The only other command I was sure of that my dyslexia wouldn't get me on was "to the rear, march". That was my old stand by when the men were headed straight to the side of a barracks. The first time they actually marched into a wall, at least the first three or so.

That fateful day was a bizarre one. I made many enemies  among the boys in our little barracks on the south base in the little measly twenty-five-or-so minutes it took to march what should have been a ten-minute distance. Everyone at our destination wondered what took us so long and nobody said a thing. It was our little secret. 

To this day I'll never know what they thought. Maybe, since they knew I was an artist, they thought I was being creative. Others must have thought me some sort of low-ranking fuehrer enjoying his five minutes of dictatorship. I'll never figure out why they stayed so disciplined and there wasn't a justifiable minor rebellion, after all most of them back in the sixties were draftees.  You could see the panic in their faces as they were headed straight for a hedge only to do the inevitable about face of the "rip march" command inches before toppling over it.

It got worse when I burst out laughing. Mostly at myself.

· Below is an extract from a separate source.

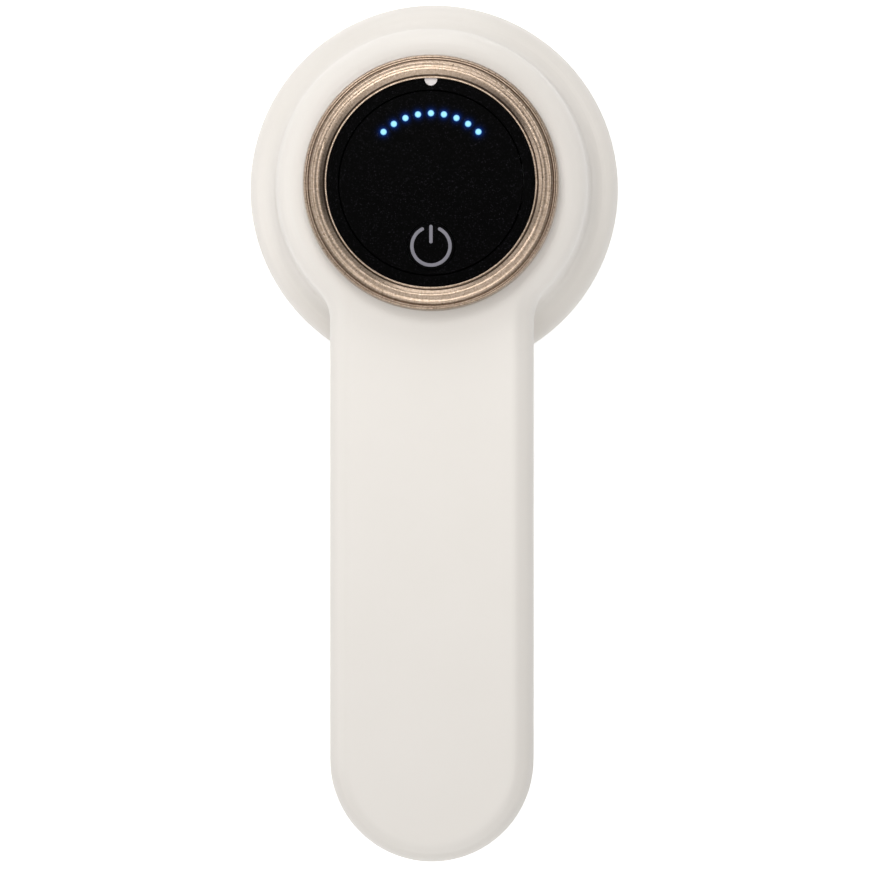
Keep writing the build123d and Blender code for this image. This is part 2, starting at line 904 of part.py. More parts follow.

I was sort of okay if I could use the to-the-rear-march command to sort of ease them out into open territory where I could keep them going back and forth for a while so I could double check my directional commands. 

Most of them only remembered their right angle commands from their basic and advanced training so they got really suspicious when I tried to use the oblique commands (sort of like "half left and half right) which were great ones for finessing a large group of marching men out of a tight squeeze.

Needless to say, after they got to the destination, I had ruined a goodly number of peoples' day and none of them ever spoke to me again.